Passage entails some notable reforms to the National Environmental Policy Act that Republicans have sought to codify after their inclusion in Trump-era NEPA implementing regulations, including time and page limits for environmental assessments and environmental impact statements.

The big one: Directions ordering all pending federal authorizations to be issued for the Mountain Valley Pipeline, as well as imposition of new restrictions on litigation surrounding the project.

It resolves Sen. Joe Manchin’s monthslong campaign to have Congress override outstanding lawsuits that have held up the interstate natural gas pipeline.

A last-second effort led by Sen. Tim Kaine to amend the debt ceiling legislation and strip it of the pipeline provision fell short. Lee was the only Republican to back the amendment.

HEINRICH ADDS TWO TRANSMISSION BILLS TO THE PERMITTING REFORM MIX: Sen. Martin Heinrich introduced transmission reform legislation yesterday to coincide with the Energy and Natural Resources Committee’s grid reliability hearing, during which he probed witnesses about how to address substantial interconnection backlogs that are keeping new generating sources off the grid.

One bill would create a 30% investment tax credit for qualifying electric power transmission line property and grid-enhancing technologies. The other would allow FERC to authorize National Interest Electric Transmission Facilities.

FOR YOUR RADAR—GAS STOVE DEBATE RE-IGNITES IN THE HOUSE NEXT WEEK: The House Rules Committee will convene Monday to consider two bills aimed at protecting consumers’ access to gas stoves.
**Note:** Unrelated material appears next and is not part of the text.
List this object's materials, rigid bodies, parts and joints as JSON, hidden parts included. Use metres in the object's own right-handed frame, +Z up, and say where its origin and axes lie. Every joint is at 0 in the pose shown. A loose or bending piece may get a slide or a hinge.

The panel will consider both H.R. 1615, the Gas Stove Protection and Freedom Act, and H.R. 1640, the Save our Gas Stoves Act.

Momentum for the legislation comes after the Energy Department issued a notice of proposed rulemaking earlier this year seeking to regulate household cooking appliances. If passed, DOE said, roughly half of the gas stoves for sale in the U.S. today would be ineligible for repurchase.